Tak ada Badai atau Rasa Sakit
            Sepertinya kata pepatah tentang “Para pelaut ulung tidak di ciptakan oleh laut tenang” sudah mulai mendapatkan kebenarannya apabila mengamati kondisi pemuda di Indonesia. Maraknya kasus asusila dan kejahatan terpampang dalam setiap berita media Online maupun cetak. Berharap untuk mendapatkan rasa sakit namun harus terkurung di dalam penjara, tidak seperti itu. Itu adalah hal bodoh yang di lakukan tanpa berpikir, karena hasrat yang di utamakan untuk mencari uang, obat dan tuntutan tindakan hasrat seperti halnya binatang. Berbeda dan jangan sekali-kali di samakan apabila di penjara, karena suatu prinsip dengan perjuangan yang amat besar. Badai atau sakit yang membuat prinsip itulah menjadi kokoh. Rasa sakit yang di derita oleh masyarakat sebelum proklamasi menjadi bahan untuk menumbuhkan suatu prinsip dalam perjuangan.

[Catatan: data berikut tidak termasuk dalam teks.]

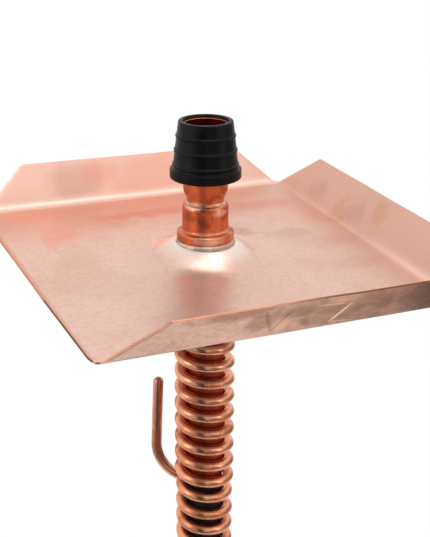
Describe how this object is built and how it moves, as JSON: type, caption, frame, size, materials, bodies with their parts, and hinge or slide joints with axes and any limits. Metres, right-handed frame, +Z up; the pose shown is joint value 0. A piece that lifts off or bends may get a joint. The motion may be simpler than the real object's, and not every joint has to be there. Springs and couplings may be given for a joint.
{
  "type": "hookah stem",
  "caption": "Copper hookah stem with a square ash tray round it, a rod-wound handle with a tongs hook, and a ribbed rubber grommet that seats the bowl.",
  "frame": {"origin": "on the stem's axis in the plane of the vessel's mouth, under the rim of the base stopper", "axes": "+Z up the stem towards the bowl, +X and +Y along the sides of the ash tray, the tongs hook behind the stem at +Y"},
  "size_m": [0.2289, 0.2286, 0.3915],
  "materials": {
    "rubber": "satin black rubber",
    "fitting_copper": "heat-stained copper, patchy deep orange-brown, semi-gloss",
    "solder": "dull tin solder",
    "sheet_copper": "burnished pale copper sheet with faint swirls and clouds",
    "tube_copper": "drawn copper tube, smooth",
    "rod_copper": "drawn copper rod, smooth, slightly tarnished",
    "black_tube": "black tube, semi-gloss"
  },
  "bodies": {
    "stem": {"bowl_adapter": "fitting_copper", "neck_solder": "solder", "press_coupling": "fitting_copper", "coupling_o_ring": "rubber", "tray_solder": "solder", "ash_tray": "sheet_copper", "stem_tube": "tube_copper", "upper_winding": "rod_copper", "tongs_hook": "rod_copper", "lower_tube": "black_tube", "lower_winding": "rod_copper", "base_stopper": "rubber", "dip_tube": "tube_copper"},
    "grommet": {"bowl_grommet": "rubber"}
  },
  "joints": [
    {"name": "grommet_pull", "type": "slide", "parent": "stem", "child": "grommet", "axis": [0, 0, 1], "range_m": [0, 0.036]}
  ]
}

            Sebenarnya saya tak sepakat apabila zaman ini adalah zaman zona nyaman bagi bangsa Indonesia. Kita saja yang tak melihat badai dan rasa sakit itu karena kita terlalu sibuk dengan urusan pribadi dan mata kita menjadi gelap untuk sekedar melihat masyarakat di sekitar kita. Konsep diri yang di bangun untuk membangun kesejahteraan bagi diri sendiri, menjadi jiwa pemuda bangsa ini. Lulusan terbaik, pekerjaan terbaik, wanita terbaik dan anak-anak terbaik. Sekedar itu-itu lah, dan lupa bahwa ada perjuangan amat besar, karena mata kita sudah gelap. Dan pada akhirnya ayo bangun, sudah terlalu lama kita tidur.